For Mexican authorities, proof of Texan disloyalty came in the summer of 1835. At the end of June, war party members attacked the Galveston Bay garrison at Anahuac and forced its surrender. Texas officials refused to turn over the leaders of the assault along with other individuals accused by the national government of being troublemakers. Soon after, Austin returned from Mexico to proclaim that Texas should separate from Mexico if the federal military invaded the province. Resistance finally became violent on October 2, when colonists at Gonzales fired on a detachment sent by the federal military commander at San Antonio to collect a small cannon on loan to the settlement.

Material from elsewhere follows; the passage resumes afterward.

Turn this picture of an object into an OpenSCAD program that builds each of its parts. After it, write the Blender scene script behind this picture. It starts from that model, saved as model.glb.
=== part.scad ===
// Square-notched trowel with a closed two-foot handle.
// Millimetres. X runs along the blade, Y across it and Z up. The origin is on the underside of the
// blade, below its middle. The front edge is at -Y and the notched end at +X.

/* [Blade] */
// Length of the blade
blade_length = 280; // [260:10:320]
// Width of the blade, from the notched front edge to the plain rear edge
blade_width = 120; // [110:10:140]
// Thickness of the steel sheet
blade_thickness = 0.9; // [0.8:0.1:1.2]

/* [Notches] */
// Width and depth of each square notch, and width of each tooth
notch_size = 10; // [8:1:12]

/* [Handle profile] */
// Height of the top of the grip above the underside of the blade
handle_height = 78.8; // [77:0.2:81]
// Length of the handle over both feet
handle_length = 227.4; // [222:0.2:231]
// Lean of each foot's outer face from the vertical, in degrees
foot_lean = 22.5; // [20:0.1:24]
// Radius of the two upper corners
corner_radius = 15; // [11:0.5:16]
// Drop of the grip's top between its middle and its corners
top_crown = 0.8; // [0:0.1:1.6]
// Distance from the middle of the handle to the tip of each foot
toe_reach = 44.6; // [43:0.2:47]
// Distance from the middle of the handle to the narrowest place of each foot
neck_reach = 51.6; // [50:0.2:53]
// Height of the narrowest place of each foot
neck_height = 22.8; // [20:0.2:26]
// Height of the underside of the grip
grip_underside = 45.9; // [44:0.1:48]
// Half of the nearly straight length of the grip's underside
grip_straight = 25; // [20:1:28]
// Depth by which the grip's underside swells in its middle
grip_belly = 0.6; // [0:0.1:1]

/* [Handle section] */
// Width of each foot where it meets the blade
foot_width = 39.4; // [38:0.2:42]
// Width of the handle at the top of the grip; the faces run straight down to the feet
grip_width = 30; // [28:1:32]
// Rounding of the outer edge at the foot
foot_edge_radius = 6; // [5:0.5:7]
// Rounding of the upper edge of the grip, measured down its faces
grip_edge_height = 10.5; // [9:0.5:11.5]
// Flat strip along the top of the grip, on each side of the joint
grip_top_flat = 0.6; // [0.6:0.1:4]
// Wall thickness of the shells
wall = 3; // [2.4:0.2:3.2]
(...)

During the fall and winter of 1835-36, the hostilities in Texas were, at least on the surface, resistance against Santa Anna's suppression of the federal system. For instance, the provisional government organized in November issued a declaration in favor of the Constitution of 1824. At the same time, while the insurgents sought assistance from the United States, they shied away from an alliance with Mexican federalists. Many Tejanos who initially joined the revolt against Santa Anna would later abandon the field after Texas declared its independence, but José Antonio Navarro and Francisco Ruiz signed the document, and Juan N. Seguín led a Tejano cavalry company through the end of the war. A significant minority of Mexican Texans, particularly in the Goliad area, and a small group of Anglo-Americans in eastern Texas sided with the central government. The evidence makes clear, however, that the overwhelming majority of the Texan leadership favored complete separation from Mexico. Early successes by the insurgents, combined with a hardening of the Mexican government's position, propelled the secessionists' drive for a formal declaration of independence from Mexico. In December 1835 General Martín Perfecto Cos surrendered San Antonio to one rebel army while another rebel force captured the garrison at Goliad, leaving Texas entirely in the hands of the insurgents. A group of rebels at the latter place went so far as to issue a declaration of independence, which the provincial authorities rejected as premature.